■ PROVIDED ENTRIES ■
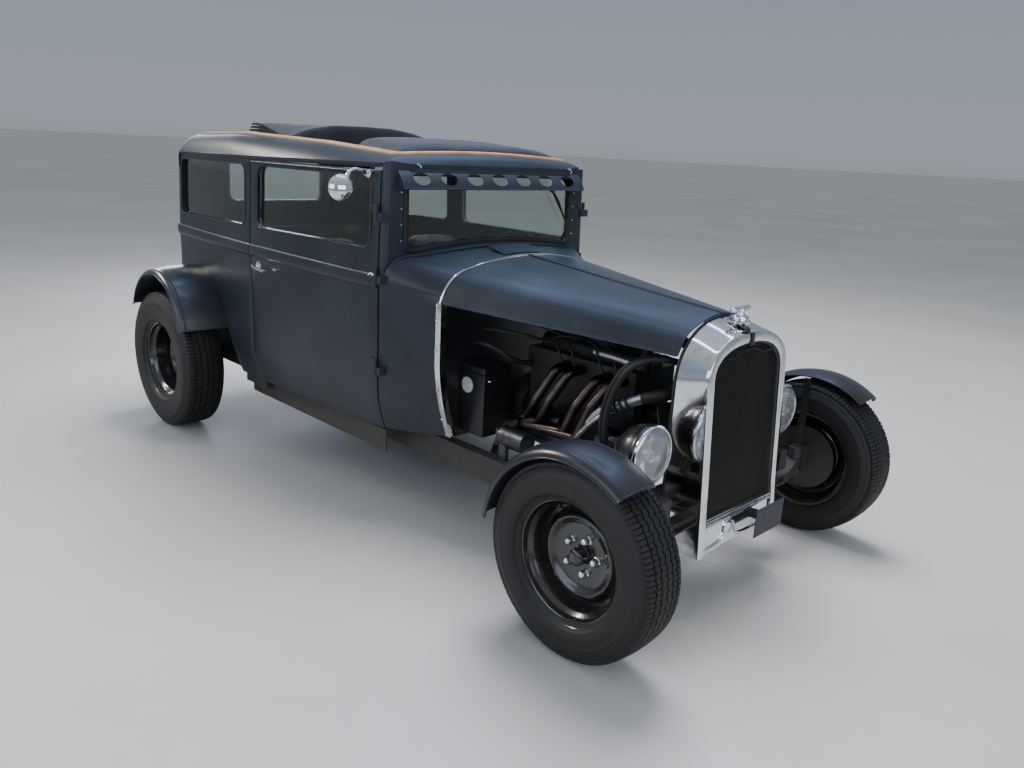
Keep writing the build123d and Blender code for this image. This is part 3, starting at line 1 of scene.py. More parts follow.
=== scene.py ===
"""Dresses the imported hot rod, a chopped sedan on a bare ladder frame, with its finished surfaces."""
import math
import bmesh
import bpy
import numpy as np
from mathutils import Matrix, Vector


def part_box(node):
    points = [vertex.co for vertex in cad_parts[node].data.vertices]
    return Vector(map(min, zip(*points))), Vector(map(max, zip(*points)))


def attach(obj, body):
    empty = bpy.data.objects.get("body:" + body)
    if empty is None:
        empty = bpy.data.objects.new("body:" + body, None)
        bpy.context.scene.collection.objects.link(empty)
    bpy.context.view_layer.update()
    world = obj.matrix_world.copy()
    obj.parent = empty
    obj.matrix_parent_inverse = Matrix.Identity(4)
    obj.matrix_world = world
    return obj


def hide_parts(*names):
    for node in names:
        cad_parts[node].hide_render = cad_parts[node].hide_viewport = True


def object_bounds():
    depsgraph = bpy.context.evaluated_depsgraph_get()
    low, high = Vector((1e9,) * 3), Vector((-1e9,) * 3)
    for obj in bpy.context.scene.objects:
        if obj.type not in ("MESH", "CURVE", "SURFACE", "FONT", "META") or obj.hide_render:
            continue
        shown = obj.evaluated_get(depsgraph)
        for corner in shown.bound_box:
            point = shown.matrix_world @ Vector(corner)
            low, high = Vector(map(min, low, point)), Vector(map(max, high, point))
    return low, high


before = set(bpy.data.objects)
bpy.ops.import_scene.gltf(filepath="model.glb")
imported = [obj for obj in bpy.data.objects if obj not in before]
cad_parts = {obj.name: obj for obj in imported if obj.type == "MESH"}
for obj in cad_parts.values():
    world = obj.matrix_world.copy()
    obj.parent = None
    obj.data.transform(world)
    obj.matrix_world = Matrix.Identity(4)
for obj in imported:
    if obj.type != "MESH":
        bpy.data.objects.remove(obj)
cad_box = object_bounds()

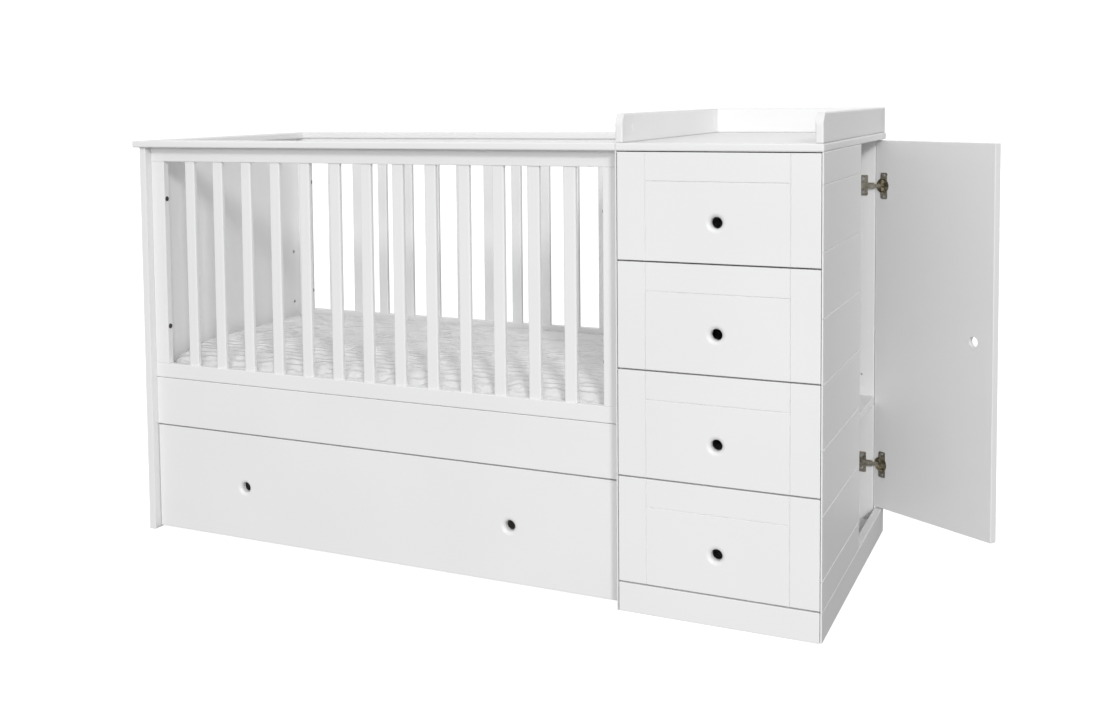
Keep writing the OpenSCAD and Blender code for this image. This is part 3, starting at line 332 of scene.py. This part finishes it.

■ CHALLENGE ■
Starting from the line with "bpy.data.objects.remove(obj)" and ending with the final line of the data, quote every line exactly, both ends included.

■ SOLUTION FOR THIS EXERCISE ■
        bpy.data.objects.remove(obj)
cad_box = object_bounds()

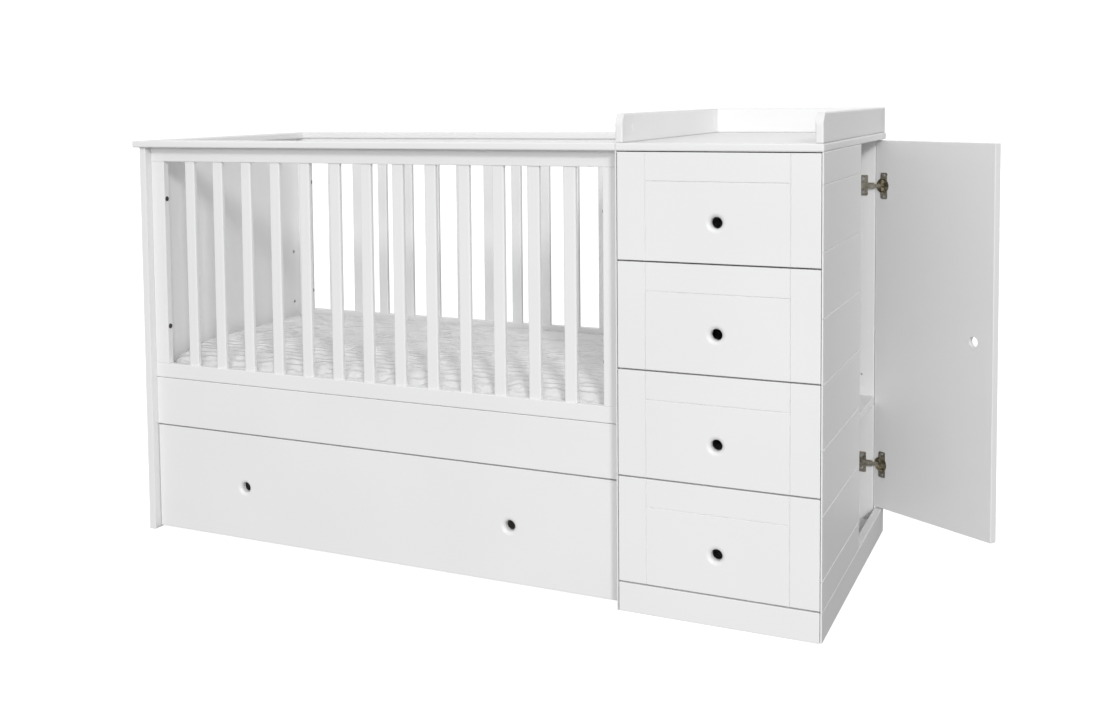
Keep writing the OpenSCAD and Blender code for this image. This is part 3, starting at line 332 of scene.py. This part finishes it.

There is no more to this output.